Terry Smith saw what was happening.

How could he not?

Splashed across every newspaper and Web site in the country, Jerry Sandusky's sexual transgressions against children - and the subsequent fallout at Penn State - was impossible to ignore for the former Nittany Lion.

"Yeah it was hard. It was everywhere. People that hate Penn State had a lot of things to say no matter where you go, and the people that love Penn State were real torn," Smith said. "Obviously, what happened shouldn't have happened. But there was the Penn State nation that was going to support Penn State regardless. And then there was the Penn State nation that said, 'Hey, everything has to get flipped upside down.'

"Everyone has their own opinion, so everyone can continue to have their own opinion. What everyone needs to do though is, as we move forward, we still need to become one Penn State nation."

At the time, Smith was head coach at Gateway High School outside of Pittsburgh, in the midst of racking up a career 101-30 record while securing the highest winning percentage in the school's history. Sending the Gators to the WPIAL playoffs in each of his 11 seasons at the helm, Smith helped produce more than 70 D1 scholarship football players, a host of national rankings, seven conference championships and four appearances in Class AAAA title games.

Taking a position in Philadelphia last January as a wide receivers coach at Temple, Smith got farther from Penn State's epicenter of controversy as the effects have continued to linger through the past two years.

All the while, Smith said, he kept tabs while not allowing the outside noise to effect his perspective.

"I had my own career. You saw some of the news clippings and things, but I did not read the Freeh Report," Smith said. "You just know what people say and then what reporters write. I've been around long enough that if I don't know the facts, I'm not going to let anyone distort my viewpoint on it."

Returning to campus in an official capacity since his playing days under Joe Paterno with the Nittany Lions until his graduation in 1991, Smith has joined James Franklin's new staff at Penn State as a cornerbacks coach.

With the new position, Smith brings his credentials not only as a coach, but also as a four-year Penn State letterwinner, having compiled 108 career receptions for 1,825 yards and 15 touchdowns as the diminutive but speedy wideout that flashed throughout Beaver Stadium. In fact, following the complete exodus of Paterno's former staff through the past two years, Smith now represents the only former Nittany Lion player presently in an assistant coaching position - a role Smith has identified as advantageous.

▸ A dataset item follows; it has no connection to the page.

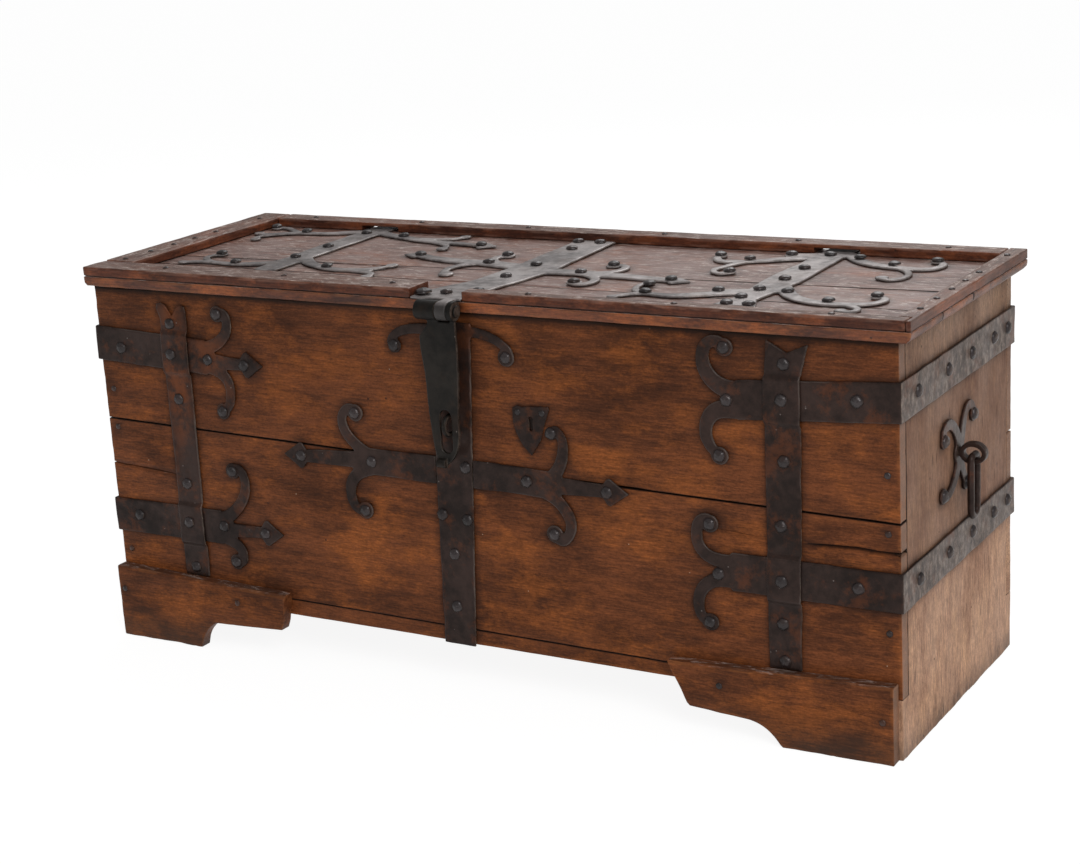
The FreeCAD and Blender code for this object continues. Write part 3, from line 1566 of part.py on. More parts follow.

"I know history. I don't have to go read a book to study the history and learn the history. I know the history of the program. I know where we came from and where we need to go as a program. I played in this big, beautiful stadium. I graced the locker room here," he said. "Those are advantages, especially in recruiting, I can give a recruit a real perspective of what it is to be a Penn State football player, what it is to be a Penn State alumni, what the Penn State nation really is, what it is to be a part of an alumni base that is so cohesive and so together. My life is Penn State and all the success that has come to me is because of Penn State."

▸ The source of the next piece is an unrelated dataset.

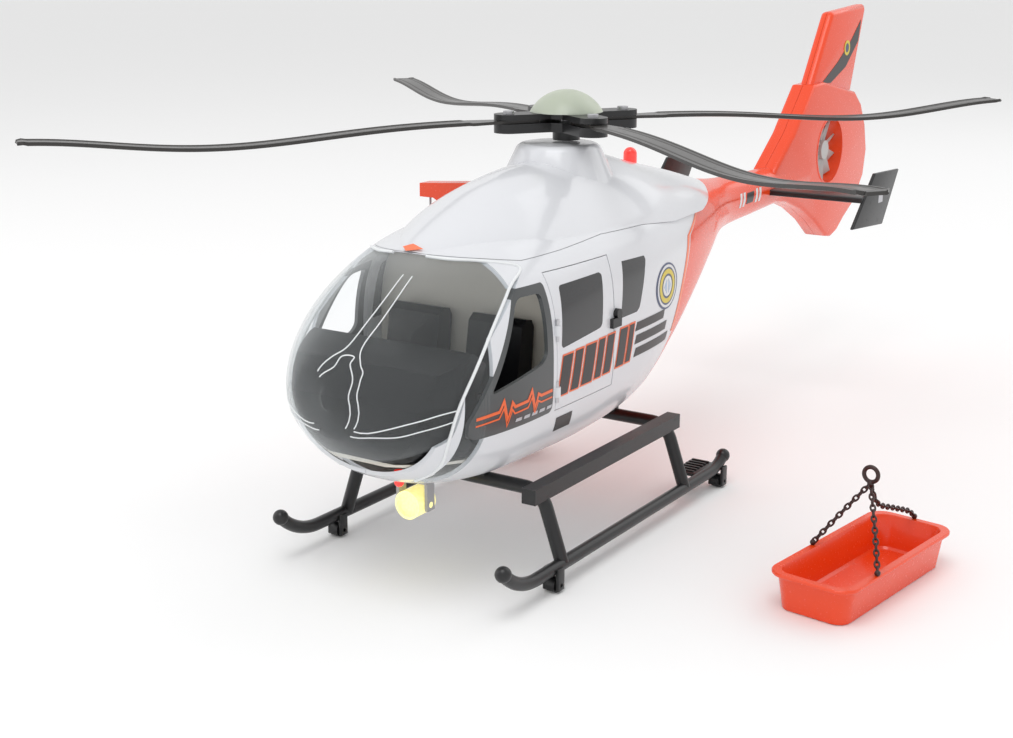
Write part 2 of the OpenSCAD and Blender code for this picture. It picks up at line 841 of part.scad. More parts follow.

The catch being, of course, the definition of "cohesive."

Certainly, divides continue to exist in and around the Penn State community and football program, but Smith outlined a vision that is at once committed to making strides toward the future while simultaneously embracing the Penn State of the past.

"The most important thing is that we all move forward. We all mend all wounds and move forward for the good of Penn State nation," Smith said. "I think that's what Coach Franklin's plan is. I think that's what he wants to accomplish. He is embracing the Penn State of the past and I think the alumni base is excited about that opportunity.

"Obviously what has happened here with all the turmoil is very sad and very unfortunate. My heart and prayers go out to all the young people that were affected, all the people in general that were affected by that. At this time, it's time for us to move forward though and mend those wounds and get Penn State back to being one of the top five programs in the nation."

Can it happen?

According to Smith, in many ways, it already is happening.

Following the departure of former head coach Bill O'Brien to the NFL's Houston Texans, the solid foundation already in place and, maybe most important, the passage of time, Smith said that though the storm still exists, transitioning is now possible.

"I do see that happening. A lot of times when the turmoil first happens, Coach O'Brien had the toughest job because he had to come right into the storm," Smith said. "Coach Franklin has a tough job because the storm is still there, but now we can transition as we move forward and start to have the sanctions removed from the program and build the program as it should be built.

"You can see the light at the end of the road now. Four years ago, you couldn't see it. You were feeling like there was a death penalty imposed on the program, so now we can start to see the light. We're optimistic about the opportunity to build this thing back to where it was."